_Information provided_:

━━━━━━━━━━━━━━━━

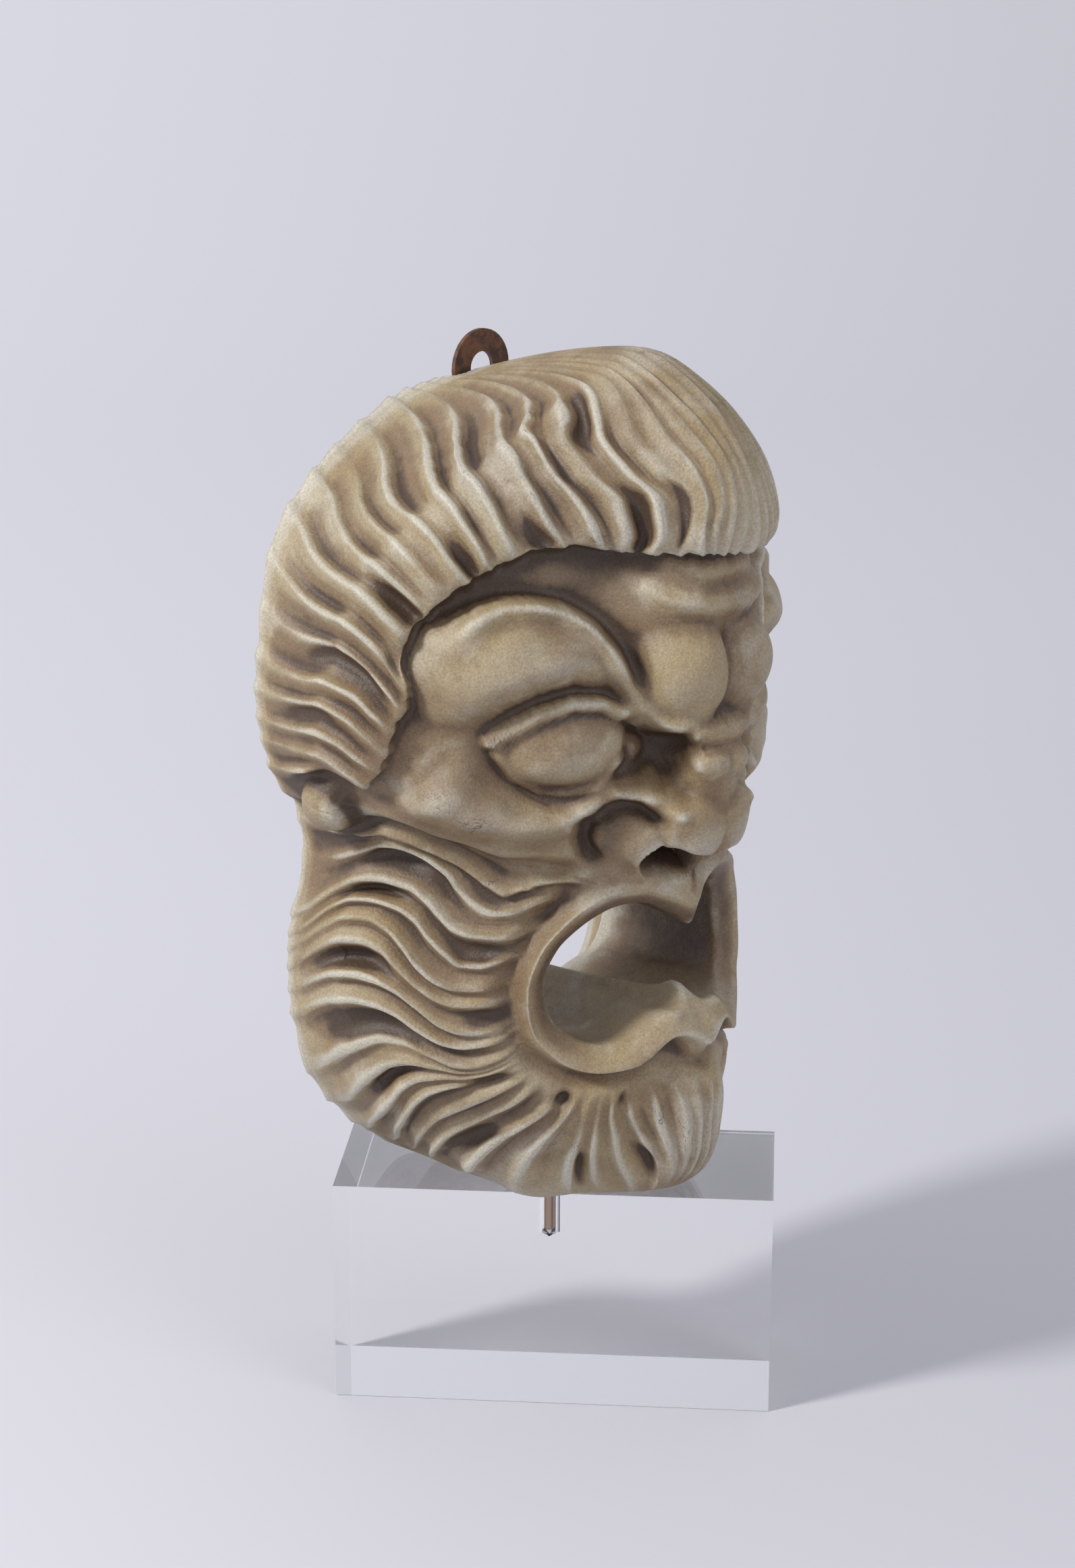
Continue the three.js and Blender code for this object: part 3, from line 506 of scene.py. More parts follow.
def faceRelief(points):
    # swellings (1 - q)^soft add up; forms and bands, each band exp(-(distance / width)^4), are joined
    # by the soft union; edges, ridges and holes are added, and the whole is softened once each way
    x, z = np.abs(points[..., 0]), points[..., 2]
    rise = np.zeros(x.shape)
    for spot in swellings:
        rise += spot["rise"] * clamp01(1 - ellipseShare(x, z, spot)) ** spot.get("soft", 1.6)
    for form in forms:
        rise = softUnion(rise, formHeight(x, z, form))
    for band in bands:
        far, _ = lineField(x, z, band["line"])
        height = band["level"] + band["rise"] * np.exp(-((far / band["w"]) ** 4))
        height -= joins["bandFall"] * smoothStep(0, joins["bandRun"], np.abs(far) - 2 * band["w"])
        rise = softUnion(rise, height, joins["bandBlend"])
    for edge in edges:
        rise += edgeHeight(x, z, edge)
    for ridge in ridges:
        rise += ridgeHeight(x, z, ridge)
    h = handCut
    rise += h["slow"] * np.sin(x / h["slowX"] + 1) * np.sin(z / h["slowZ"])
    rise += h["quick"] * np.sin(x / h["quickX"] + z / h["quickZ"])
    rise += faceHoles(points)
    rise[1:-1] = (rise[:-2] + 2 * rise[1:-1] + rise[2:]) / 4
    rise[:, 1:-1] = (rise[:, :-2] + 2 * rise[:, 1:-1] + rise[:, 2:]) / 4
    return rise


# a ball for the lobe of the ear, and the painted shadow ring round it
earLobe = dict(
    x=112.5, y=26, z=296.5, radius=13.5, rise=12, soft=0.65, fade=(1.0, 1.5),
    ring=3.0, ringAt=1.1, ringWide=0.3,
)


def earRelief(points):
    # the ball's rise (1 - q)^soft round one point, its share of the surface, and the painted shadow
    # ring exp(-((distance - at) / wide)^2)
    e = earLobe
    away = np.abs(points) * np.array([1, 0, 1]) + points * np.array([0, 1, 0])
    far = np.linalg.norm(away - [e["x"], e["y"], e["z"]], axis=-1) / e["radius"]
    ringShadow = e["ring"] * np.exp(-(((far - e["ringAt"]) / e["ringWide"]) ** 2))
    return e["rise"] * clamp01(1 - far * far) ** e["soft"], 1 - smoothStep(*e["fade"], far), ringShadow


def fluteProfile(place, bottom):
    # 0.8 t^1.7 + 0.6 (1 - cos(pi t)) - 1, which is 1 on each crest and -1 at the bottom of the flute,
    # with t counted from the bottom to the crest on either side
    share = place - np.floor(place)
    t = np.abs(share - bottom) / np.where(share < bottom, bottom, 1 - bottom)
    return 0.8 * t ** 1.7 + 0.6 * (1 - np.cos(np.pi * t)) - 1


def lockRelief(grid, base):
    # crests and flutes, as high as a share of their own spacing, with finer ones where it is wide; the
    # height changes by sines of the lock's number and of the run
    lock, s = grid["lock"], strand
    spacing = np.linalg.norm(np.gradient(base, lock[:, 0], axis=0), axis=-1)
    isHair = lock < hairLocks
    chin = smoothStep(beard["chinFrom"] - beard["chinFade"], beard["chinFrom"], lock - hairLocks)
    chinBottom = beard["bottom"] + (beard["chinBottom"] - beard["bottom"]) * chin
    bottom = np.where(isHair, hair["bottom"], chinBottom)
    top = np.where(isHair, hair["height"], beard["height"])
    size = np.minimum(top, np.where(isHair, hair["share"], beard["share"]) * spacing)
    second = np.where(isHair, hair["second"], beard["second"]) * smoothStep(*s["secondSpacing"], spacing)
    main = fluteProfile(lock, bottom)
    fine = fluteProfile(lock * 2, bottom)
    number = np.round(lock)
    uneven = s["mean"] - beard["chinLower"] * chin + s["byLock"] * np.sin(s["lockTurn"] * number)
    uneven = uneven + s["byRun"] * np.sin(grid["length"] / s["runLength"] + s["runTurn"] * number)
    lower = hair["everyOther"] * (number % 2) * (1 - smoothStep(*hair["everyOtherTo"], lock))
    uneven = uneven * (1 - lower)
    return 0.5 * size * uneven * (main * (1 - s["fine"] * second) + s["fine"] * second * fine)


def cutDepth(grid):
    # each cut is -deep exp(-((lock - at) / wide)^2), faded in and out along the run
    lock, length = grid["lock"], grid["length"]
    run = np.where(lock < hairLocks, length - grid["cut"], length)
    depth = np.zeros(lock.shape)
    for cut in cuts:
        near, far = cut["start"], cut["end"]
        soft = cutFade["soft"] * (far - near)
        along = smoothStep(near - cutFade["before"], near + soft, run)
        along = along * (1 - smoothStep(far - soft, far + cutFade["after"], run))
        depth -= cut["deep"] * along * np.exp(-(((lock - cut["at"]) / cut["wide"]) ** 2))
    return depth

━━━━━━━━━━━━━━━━

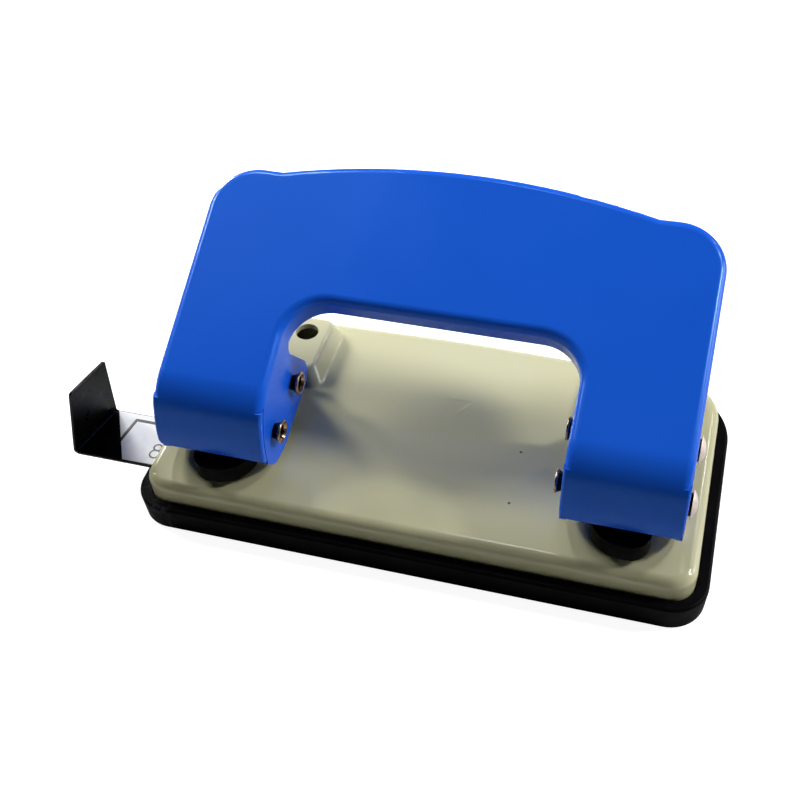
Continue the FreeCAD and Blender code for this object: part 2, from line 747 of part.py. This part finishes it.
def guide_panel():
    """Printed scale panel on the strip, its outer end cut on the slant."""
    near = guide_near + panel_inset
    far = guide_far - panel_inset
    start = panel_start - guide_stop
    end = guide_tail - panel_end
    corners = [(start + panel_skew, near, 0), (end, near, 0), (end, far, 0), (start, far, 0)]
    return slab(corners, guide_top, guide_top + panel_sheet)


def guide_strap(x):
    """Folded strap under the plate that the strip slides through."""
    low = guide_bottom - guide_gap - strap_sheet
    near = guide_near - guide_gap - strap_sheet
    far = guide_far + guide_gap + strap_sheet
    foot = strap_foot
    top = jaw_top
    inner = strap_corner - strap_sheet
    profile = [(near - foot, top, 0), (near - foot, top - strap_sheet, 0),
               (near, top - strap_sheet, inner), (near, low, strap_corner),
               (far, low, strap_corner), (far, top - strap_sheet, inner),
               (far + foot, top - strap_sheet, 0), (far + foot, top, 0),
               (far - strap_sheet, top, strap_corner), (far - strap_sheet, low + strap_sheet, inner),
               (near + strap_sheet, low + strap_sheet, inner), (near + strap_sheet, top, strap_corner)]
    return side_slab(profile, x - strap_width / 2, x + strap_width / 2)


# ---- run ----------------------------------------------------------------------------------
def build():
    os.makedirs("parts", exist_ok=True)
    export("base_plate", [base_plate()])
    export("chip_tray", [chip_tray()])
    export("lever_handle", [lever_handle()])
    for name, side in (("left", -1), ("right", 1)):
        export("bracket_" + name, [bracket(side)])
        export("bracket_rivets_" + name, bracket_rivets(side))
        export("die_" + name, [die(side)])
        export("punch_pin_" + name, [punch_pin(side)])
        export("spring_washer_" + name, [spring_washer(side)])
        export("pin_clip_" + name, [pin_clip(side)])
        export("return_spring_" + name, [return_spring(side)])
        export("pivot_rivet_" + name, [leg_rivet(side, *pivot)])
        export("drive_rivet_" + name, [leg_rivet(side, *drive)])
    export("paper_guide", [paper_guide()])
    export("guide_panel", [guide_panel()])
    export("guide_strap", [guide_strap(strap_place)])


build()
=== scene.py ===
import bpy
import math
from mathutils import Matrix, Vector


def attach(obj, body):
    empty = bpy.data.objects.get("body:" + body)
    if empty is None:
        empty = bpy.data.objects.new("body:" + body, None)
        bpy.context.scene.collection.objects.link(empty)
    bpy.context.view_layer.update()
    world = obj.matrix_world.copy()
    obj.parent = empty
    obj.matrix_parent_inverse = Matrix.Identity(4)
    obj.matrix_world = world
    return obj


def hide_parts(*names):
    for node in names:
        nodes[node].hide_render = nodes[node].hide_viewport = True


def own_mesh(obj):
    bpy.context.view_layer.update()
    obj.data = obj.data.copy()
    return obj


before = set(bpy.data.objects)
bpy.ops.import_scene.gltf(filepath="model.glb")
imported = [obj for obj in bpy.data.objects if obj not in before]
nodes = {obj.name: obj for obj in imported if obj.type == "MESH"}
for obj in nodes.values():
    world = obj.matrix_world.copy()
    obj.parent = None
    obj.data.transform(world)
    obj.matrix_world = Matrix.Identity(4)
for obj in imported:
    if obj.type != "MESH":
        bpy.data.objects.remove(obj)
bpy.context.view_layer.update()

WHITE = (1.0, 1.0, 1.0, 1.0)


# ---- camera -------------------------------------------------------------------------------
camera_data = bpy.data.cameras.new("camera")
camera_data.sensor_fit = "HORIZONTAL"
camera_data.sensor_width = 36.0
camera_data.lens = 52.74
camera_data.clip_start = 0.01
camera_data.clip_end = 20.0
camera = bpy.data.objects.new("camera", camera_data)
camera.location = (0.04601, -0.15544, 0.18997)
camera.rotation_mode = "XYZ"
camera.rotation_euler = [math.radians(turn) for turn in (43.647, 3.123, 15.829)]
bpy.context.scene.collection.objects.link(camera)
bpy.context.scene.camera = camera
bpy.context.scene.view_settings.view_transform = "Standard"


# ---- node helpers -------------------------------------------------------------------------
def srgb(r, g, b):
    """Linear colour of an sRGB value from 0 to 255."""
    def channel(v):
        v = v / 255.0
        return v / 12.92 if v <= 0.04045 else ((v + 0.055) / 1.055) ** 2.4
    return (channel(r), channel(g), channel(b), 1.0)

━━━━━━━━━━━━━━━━

_Stated goal_: Looking at the data above, show all lines where the word "this" occurs.

_Written answer_:
Continue the three.js and Blender code for this object: part 3, from line 506 of scene.py. More parts follow.
Continue the FreeCAD and Blender code for this object: part 2, from line 747 of part.py. This part finishes it.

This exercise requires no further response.